The question now is what exactly has changed? Very little. The love for socialism is alive and kicking, in the process destroying what few gains India made from liberalising the economy in 1991. If the fantasy of the 1950s and 60s was that India could industrialise without reeling from the intense social consequences of one of the most disruptive processes in history, it was mistaken. Elections ensured the pain inflicted was at best temporary and gains reversed in short order. The fantasy of the 21st century is that somehow India can “leapfrog” industrialisation, despite statistics on the ground indicating otherwise, not to mention the anthropological impossibility of transitioning to an information age economy without the necessary human value-addition enabled by mastering the manufacturing cycle. India’s best and brightest continue to migrate abroad, and India’s so-called innovation is not cutting-edge, new knowledge, but rather price point innovation of existing knowledge. A self-proclaimed “right-wing” government, that far from helping businesses and the medium-to-small sector grow, seems to be doubling down on socialism to the point that they make several communist parties look like raging capitalists. India’s labour laws remain stuck in socialist paradise, and land registry is a nightmare; the combined effects of which mean India has not attracted any big-ticket investment in the last decade or so. India’s human resources remain abysmally trained, with a failed education system that incentivizes rote learning over problem solving and a job market incapable of absorbing the output. The latest statistics contrast 13 million ostensibly “trained” young people that India puts out every year to the mere 200,000 to 1.1 million who find employment, depending on whose statistics you choose to believe. Already, social tensions are boiling over in a significant increase in societal violence over the last few years due to intensified resource competition. While India has achieved a lot socially since it achieved independence, it is stuck in a rut where getting out is difficult, due to a lackadaisical approach to collecting data, an enforcement deficit, the structural limitations of the education system, as well as a lack of economic empowerment.
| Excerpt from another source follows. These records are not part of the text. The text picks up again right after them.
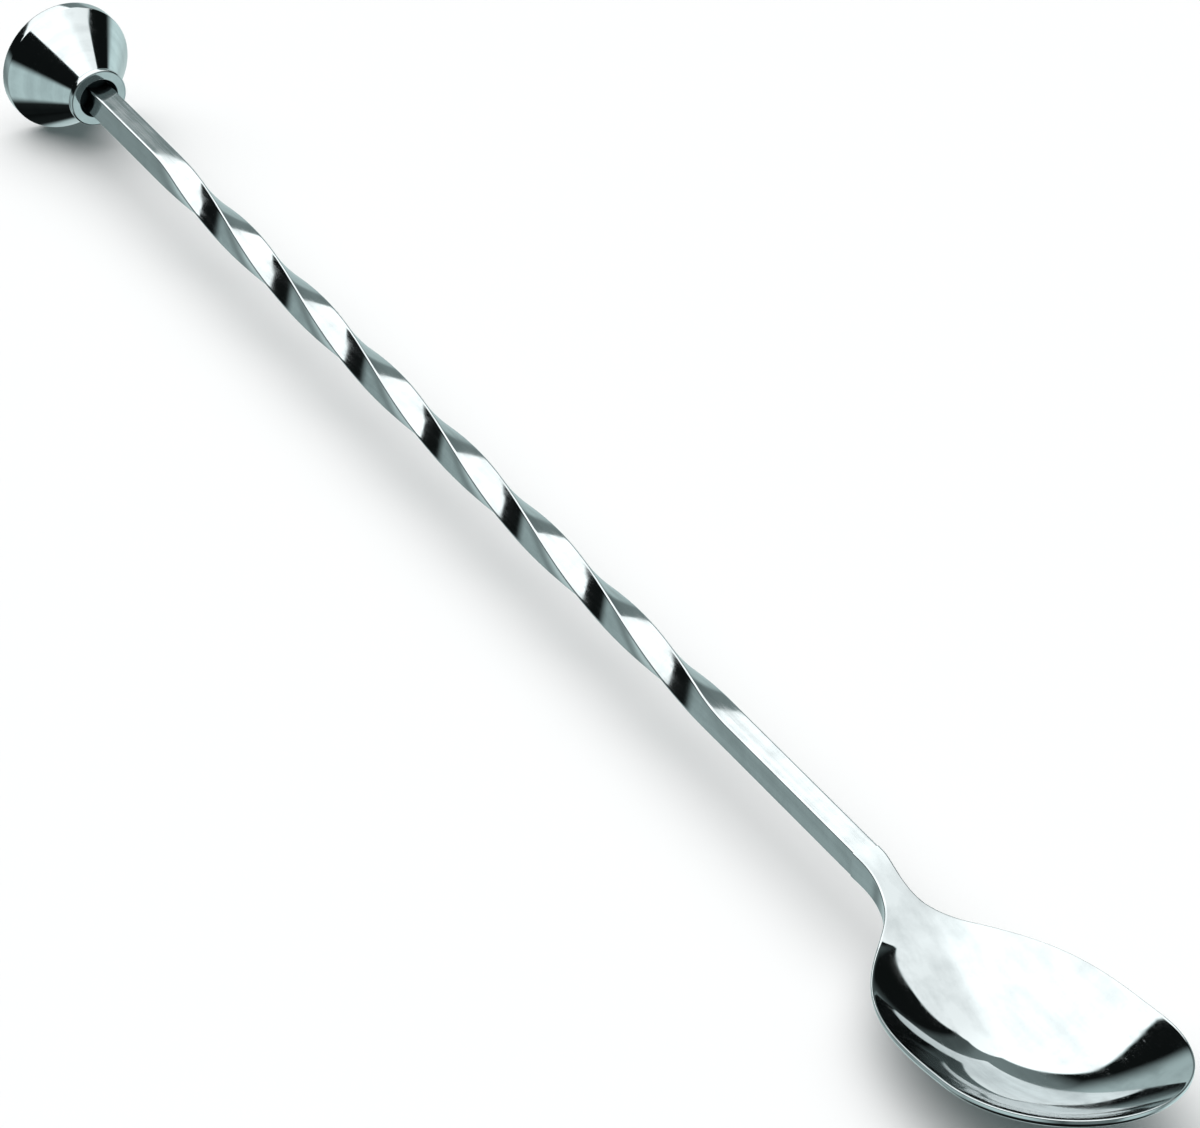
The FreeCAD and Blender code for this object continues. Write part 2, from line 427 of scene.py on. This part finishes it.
def rounded_profile(corners, arc_steps=8):
    """Line through (station, radius, round) corners, with a circular arc of that rounding radius
    in each corner: its centre lies on the bisector, and it is swept from leg to leg."""
    spots = np.array([corner[:2] for corner in corners], float)
    line = [spots[0]]
    for before, here, after, (_, _, rounding) in zip(spots, spots[1:], spots[2:], corners[1:-1]):
        if not rounding:
            line.append(here)
            continue
        back = (before - here) / np.linalg.norm(before - here)
        ahead = (after - here) / np.linalg.norm(after - here)
        half_angle = np.arccos(np.clip(back @ ahead, -1, 1)) / 2
        bisector = (back + ahead) / np.linalg.norm(back + ahead)
        centre = here + bisector * rounding / np.sin(half_angle)
        start = here + back * rounding / np.tan(half_angle) - centre
        end = here + ahead * rounding / np.tan(half_angle) - centre
        sweep = np.pi - 2 * half_angle
        t = np.linspace(0, 1, arc_steps)[:, None]
        line.extend(centre + (np.sin((1 - t) * sweep) * start + np.sin(t * sweep) * end) / np.sin(sweep))
    line.append(spots[-1])
    return np.array(line)


def turned_surface(profile, columns=192, cut=0):
    """Grid of a profile turned about the shaft's axis. cut adds a thread's depth to the radius."""
    angle = np.linspace(0, 2 * np.pi, columns + 1)
    angle[-1] = 0
    station = profile[:, :1]
    radius = profile[:, 1:2] + cut * thread_cut(station, angle[None, :])
    return in_metres(station, radius * np.cos(angle), radius * np.sin(angle))


collar_line = rounded_profile([
    (collar_back + collar_web, collar_hole, 0),
    (collar_back, collar_hole, hole_round),
    (collar_back, collar_back_radius, collar_edge_round),
    (collar_back + collar_flare_length, collar_radius, flare_round),
    (collar_front, collar_radius, collar_edge_round),
    (collar_front, socket_mouth_radius, mouth_round),
    (collar_front - socket_mouth_depth, socket_radius, 0),
    (collar_back + collar_web, socket_radius, 0),
    (collar_back + collar_web, collar_hole, 0),
])
collar_skin = skin("collar_ring", turned_surface(collar_line))
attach(collar_skin, "collar")
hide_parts("collar")

collar_steel = polished_steel(
    "turned and polished steel, fine rings on the collar",
    line_scale=(7000.0, 90.0, 90.0), softness=0.1, haze=0.06, line_bump=0.3e-6,
)
collar_skin.data.materials.append(collar_steel)

# The socket is left rough, as it was turned, and its colour is painted dark as shade in the recess, with
# a noise that varies the painted shade.
# Every face nearer to the axis than the socket's mouth gets this finish.
painted_shade_colour = linear("#191D1E")
paler_painted_shade_colour = linear("#4A5254")
shade_patches_per_metre = 900.0
socket_smoothest = 0.3
socket_roughest = 0.55
socket_painted_shade = bpy.data.materials.new("dull steel in the socket, painted dark as shade")
socket_painted_shade.use_nodes = True
socket_tree = socket_painted_shade.node_tree
socket_shader = socket_tree.nodes["Principled BSDF"]
socket_shader.inputs["Metallic"].default_value = 1.0
socket_place = add(socket_tree, "ShaderNodeTexCoord").outputs["Object"]
shade_noise = add(socket_tree, "ShaderNodeTexNoise", Vector=socket_place, Scale=shade_patches_per_metre,
           Detail=4.0)
# The noise mixes two dark colours of painted shade.
painted_shade_tint = add(socket_tree, "ShaderNodeMix", data_type="RGBA", in_0=shade_noise.outputs["Fac"],
                in_6=painted_shade_colour, in_7=paler_painted_shade_colour)
socket_tree.links.new(painted_shade_tint.outputs[2], socket_shader.inputs["Base Color"])
socket_rough = add(socket_tree, "ShaderNodeMapRange", Value=shade_noise.outputs["Fac"],
                   in_3=socket_smoothest, in_4=socket_roughest)
socket_tree.links.new(socket_rough.outputs["Result"], socket_shader.inputs["Roughness"])
collar_skin.data.materials.append(socket_painted_shade)
# Faces inside the socket's mouth get the painted shade material.
for face in collar_skin.data.polygons:
    reach = np.hypot(face.center.y, face.center.z - axis_height)
    face.material_index = int(reach < socket_mouth_radius * MM)


# The masher head is a cone turned from stainless bar, with a narrow land round its flat end, used
# for pressing sugar and fruit. A blind hole in its back is drilled and tapped for the spigot.
head_radius = (head_high.z - head_low.z) / 2 / MM
head_length = (head_high.x - head_low.x) / MM
head_land = 2.0
head_back_radius = 3.4
bore_radius = spigot_radius + thread_clearance
bore_chamfer = 0.3
bore_thread_depth = 0.2
bore_run_out = 0.7
bore_end = spigot_tip - bore_run_out
drill_tip_slope = np.radians(31)
bore_tip = bore_end - bore_radius * np.tan(drill_tip_slope)
flat_edge_round = 0.4
land_round = 0.35
back_edge_round = 0.15

head_outside = rounded_profile([
    (0, 0, 0),
    (0, head_radius, flat_edge_round),
    (head_land, head_radius, land_round),
    (head_length, head_back_radius, back_edge_round),
    (head_length, bore_radius + bore_chamfer, 0),
    (head_length - bore_chamfer, bore_radius, 0),
])
bore_step = -thread_pitch / thread_rows_per_turn
bore_stations = np.arange(head_length - bore_chamfer, bore_end + thread_pitch, bore_step)
bore_line = np.stack([bore_stations, np.full(bore_stations.size, bore_radius)], -1)
bore_bottom = np.array([(bore_end, bore_radius), (bore_tip, 0)])
head_grid = np.concatenate([
    turned_surface(head_outside[:-1]),
    turned_surface(bore_line, cut=bore_thread_depth),
    turned_surface(bore_bottom),
])
head_skin = skin("masher_cone", head_grid)
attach(head_skin, "masher_head")
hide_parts("masher_head")

head_steel = polished_steel(
    "turned and polished steel, fine rings on the head",
    line_scale=(7000.0, 60.0, 60.0), softness=0.1, haze=0.06, line_bump=0.3e-6,
)
head_skin.data.materials.append(head_steel)


# The studio is a plain pale floor under one wide white light tent. The tent's lower edge goes up
# and down round the spoon, and the dim room shows below it. A haze of light hangs near the horizon
# and fades out beneath the spoon. Each list holds (azimuth in degrees, value) stops.
floor_half = 2.0
floor_colour = linear("#E8E8E8")
tent_softness = 0.8
tent_edge = (
    (0, 46), (30, 48), (60, 55), (150, 55), (176, 44), (181, 38), (186, 33), (193, 34), (204, 42),
    (214, 42), (222, 38), (230, 34), (238, 29), (244, 27), (250, 25), (258, 22.5), (262, 22),
    (270, 23.5), (280, 25.5), (290, 26), (296, 25), (302, 22), (320, 23), (340, 32),
)
tent_light = (
    (0, 2.1), (90, 2.3), (125, 2.1), (150, 1.75), (178, 1.6), (198, 1.65), (250, 2.2), (330, 2.2),
)
tent_top_light = 2.2
tent_top_start = 64.0
tent_top_full = 82.0
room_colour = linear("#E6FBFB")
room_light = (
    (0, 0.01), (30, 0.01), (50, 0.3), (150, 0.3), (170, 0.01), (204, 0.01), (208, 0.13), (216, 0.15),
    (224, 0.3), (236, 0.36), (248, 0.3), (255, 0.01), (330, 0.01),
)
haze_light = (
    (0, 1.0), (15, 1.0), (30, 0.5), (45, 0.1), (90, 0.1), (105, 1.0), (130, 1.0), (150, 0.4),
    (180, 1.2), (200, 1.2), (215, 0.8), (235, 0.7), (270, 0.75), (292, 0.38), (297, 0.4), (305, 0.62),
    (325, 0.62), (345, 1.0),
)
haze_top = (
    (0, 4), (30, 4), (60, 8), (180, 16), (196, 14), (205, 6), (214, 6), (224, 16), (256, 19),
    (266, 17), (276, 11), (288, 0), (325, 0), (340, 4),
)
haze_fall = 13.0
beneath_starts = -48.0
beneath_full = -60.0
beneath_light = 0.02
camera_aim = (0.0156, 0.0004, 0.0136)
camera_azimuth = np.radians(59.24)
camera_elevation = np.radians(31.98)
camera_roll = np.radians(3.0)
camera_distance = 0.826
lens_mm = 198
sensor_mm = 36
near_clip = 0.05

floor_mesh = bpy.data.meshes.new("floor")
floor_corners = [
    (-floor_half, -floor_half, 0), (floor_half, -floor_half, 0),
    (floor_half, floor_half, 0), (-floor_half, floor_half, 0),
]
floor_mesh.from_pydata(floor_corners, [], [(0, 1, 2, 3)])
floor = bpy.data.objects.new("floor", floor_mesh)
bpy.context.scene.collection.objects.link(floor)

# Mirror rays pass the floor, so the steel's undersides show the room's grey and not a white board.
floor.visible_glossy = False
matt_board = bpy.data.materials.new("matt pale board")
matt_board.use_nodes = True
board = matt_board.node_tree.nodes["Principled BSDF"]
board.inputs["Base Color"].default_value = floor_colour
board.inputs["Roughness"].default_value = 1.0
board.inputs["Specular IOR Level"].default_value = 0.0
floor_mesh.materials.append(matt_board)

studio = bpy.data.worlds.new("light tent")
studio.use_nodes = True
sky = studio.node_tree
direction = add(sky, "ShaderNodeTexCoord").outputs["Generated"]
along = add(sky, "ShaderNodeSeparateXYZ", Vector=direction)
across = add(sky, "ShaderNodeMath", operation="MULTIPLY", in_0=along.outputs["Y"], in_1=-1.0)
heading = add(sky, "ShaderNodeMath", operation="ARCTAN2", in_0=along.outputs["X"],
              in_1=across.outputs["Value"]).outputs["Value"]
share = add(sky, "ShaderNodeMath", operation="MULTIPLY", in_0=heading, in_1=1 / (2 * np.pi))
turns = add(sky, "ShaderNodeMath", operation="FRACT", in_0=share.outputs["Value"]).outputs["Value"]
rise = add(sky, "ShaderNodeMath", operation="ARCSINE", in_0=along.outputs["Z"]).outputs["Value"]
height = add(sky, "ShaderNodeMath", operation="DEGREES", in_0=rise).outputs["Value"]


def round_the_room(stops):
    """Value that follows (azimuth in degrees, value) stops round the horizon in straight lines, and
    meets its own start after a full turn."""
    largest = max(value for _, value in stops)
    ramp = add(sky, "ShaderNodeValToRGB", Fac=turns)
    closed = [*stops, (360, stops[0][1])]
    elements = ramp.color_ramp.elements
    for azimuth, value in closed[1:-1]:
        elements.new(azimuth / 360).color = (value / largest,) * 3 + (1,)
    elements[0].color = elements[-1].color = (closed[0][1] / largest,) * 3 + (1,)
    scaled = add(sky, "ShaderNodeMath", operation="MULTIPLY", in_0=ramp.outputs["Color"], in_1=largest)
    return scaled.outputs["Value"]


edge = round_the_room(tent_edge)
above = add(sky, "ShaderNodeMath", operation="SUBTRACT", in_0=height, in_1=edge).outputs["Value"]
inside_tent = add(sky, "ShaderNodeMapRange", interpolation_type="SMOOTHSTEP", Value=above,
                  in_1=-tent_softness, in_2=tent_softness).outputs["Result"]
haze_start = round_the_room(haze_top)
haze_end = add(sky, "ShaderNodeMath", operation="SUBTRACT", in_0=haze_start, in_1=haze_fall)
haze = add(sky, "ShaderNodeMapRange", interpolation_type="SMOOTHSTEP", Value=height, in_1=haze_start,
           in_2=haze_end.outputs["Value"], in_3=0.0, in_4=round_the_room(haze_light))
beneath = add(sky, "ShaderNodeMapRange", interpolation_type="SMOOTHSTEP", Value=height,
              in_1=beneath_full, in_2=beneath_starts, in_3=beneath_light,
              in_4=1.0).outputs["Result"]
low_haze = add(sky, "ShaderNodeMath", operation="MULTIPLY", in_0=haze.outputs["Result"],
               in_1=beneath).outputs["Value"]
above_floor = add(sky, "ShaderNodeMath", operation="MULTIPLY",
                  in_0=round_the_room(room_light), in_1=beneath).outputs["Value"]
walls = add(sky, "ShaderNodeMath", operation="MAXIMUM", in_0=above_floor,
            in_1=low_haze).outputs["Value"]
near_top = add(sky, "ShaderNodeMapRange", interpolation_type="SMOOTHSTEP", Value=height,
               in_1=tent_top_start, in_2=tent_top_full).outputs["Result"]
cloth = add(sky, "ShaderNodeMix", in_0=near_top, in_2=round_the_room(tent_light),
            in_3=tent_top_light).outputs[0]
light = add(sky, "ShaderNodeMix", in_0=inside_tent, in_2=walls, in_3=cloth).outputs[0]
sky.links.new(light, sky.nodes["Background"].inputs["Strength"])
hue = add(sky, "ShaderNodeMix", data_type="RGBA", in_0=inside_tent, in_6=room_colour,
          in_7=(1.0, 1.0, 1.0, 1.0))
sky.links.new(hue.outputs[2], sky.nodes["Background"].inputs["Color"])
bpy.context.scene.world = studio
bpy.context.scene.view_settings.view_transform = "Standard"

towards = Vector((
    np.sin(camera_azimuth) * np.cos(camera_elevation),
    -np.cos(camera_azimuth) * np.cos(camera_elevation),
    np.sin(camera_elevation),
))
lens = bpy.data.cameras.new("camera")
lens.lens = lens_mm
lens.sensor_width = sensor_mm
lens.clip_start = near_clip
camera = bpy.data.objects.new("camera", lens)
bpy.context.scene.collection.objects.link(camera)
upright = towards.to_track_quat("Z", "Y").to_matrix()
pose = (upright @ Matrix.Rotation(camera_roll, 3, "Z")).to_4x4()
pose.translation = Vector(camera_aim) + towards * camera_distance
camera.matrix_world = pose
bpy.context.scene.camera = camera
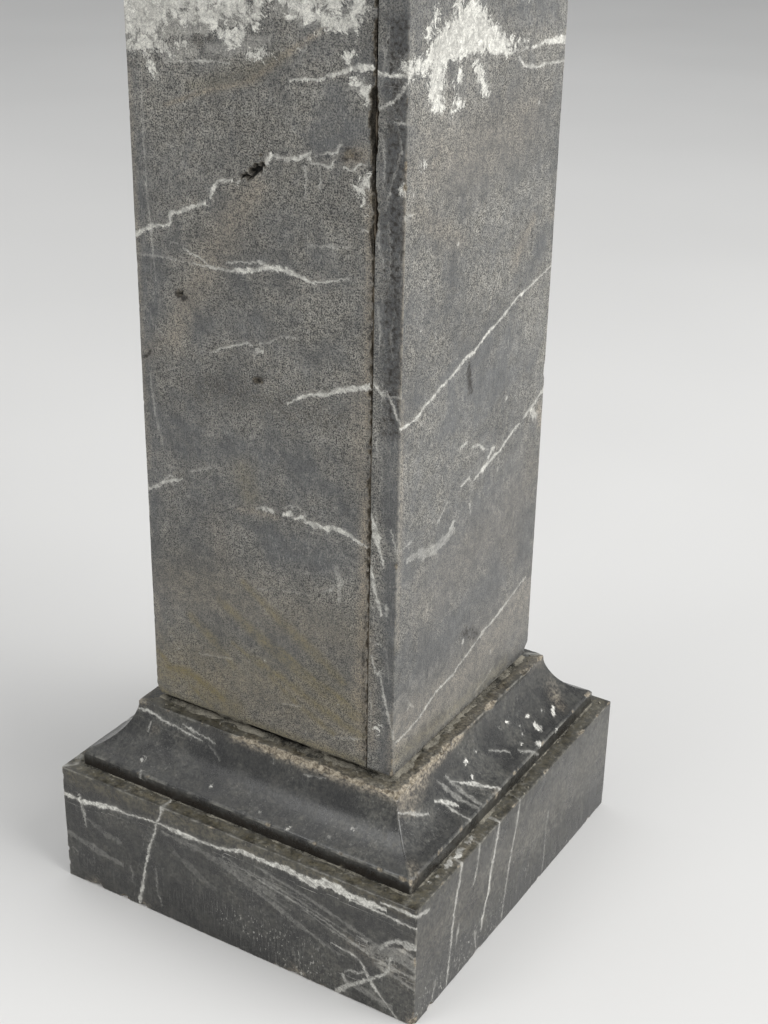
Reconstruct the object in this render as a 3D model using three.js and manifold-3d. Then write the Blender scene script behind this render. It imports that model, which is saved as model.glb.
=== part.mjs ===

In this scenario, how does “Transatlantia” or “The West”  fit into India’s jigsaw? The belief was that the highly disposable income market would absorb Indian products, which would be given preferential treatment over Chinese products. However the realization that India has failed comprehensively to produce, leave alone wrest anything away from China, means that the paradigm has shifted. A recent belief was that the West would provide a fertile market for information age Indian services. Again this has failed, as creators prefer shifting to the achievement- and heresy- friendly climes of Silicon Valley and the lower-end Business Process Outsourcing (BPO) remains stuck without any value addition due to the educational crisis and investment glut discussed earlier. The latest fantasy is that additive manufacturing will help India where manufacturing and services failed. Again, what this fails to realise is that at the lower end it will replace long-distance transport and hurt China’s exports, and, at the high end, lower the cost and technology threshold for complex 3D manufacturing that augments western technological superiority. Neither of these scenarios benefit India. Economically then, India’s attachment to the West remains aspirational, in the hopes that some of its daydreams take off.

Politically speaking, three points will determine the relationship: Human security, technology and Russia. The first is Europe’s human security focus versus India’s state security focus with all it entails for sovereignty, human rights and the responsibility to protect. Actions like regime change that stem from this human security approach, India views with alarm and deep consternation. Second is the current climate of technology and knowledge denial to China, contrasted with the permissive regime of allowing India to procure high-tech military equipment. This is key to keeping the military advantage in India’s favour. Again this is illusory, as western technology is simply the tip of an iceberg — an ecosystem of high human value-addition and a vast ISR apparatus that India neither understands nor can acquire due to the educational problems discussed earlier. Finally there is the question of the West isolating Russia and pushing it closer by the day to China, in the hope that the latter will exercise a restraining influence on former. No matter how beneficial to Europe such Chinese-enforced restraint might be for Europe, for India, a Russia dependent on China is a foreign policy cataclysm.

In an ideal world where India had its act together, and was a self-confident rising power, a strong Transatlantia and India could be the best of friends. Unfortunately when the “India Rising” story is mostly smoke and shadow, the relationship will remain stagnant at best and distrustful at worst. This will manifest itself as foot-dragging and diffidence on India’s part, but the sooner the West realises the root causes and stops deluding itself, the better for everyone involved.

Abhijit Iyer-Mitra is Senior Fellow at the Institute of Peace and Conflict Studies in New Dehli, India.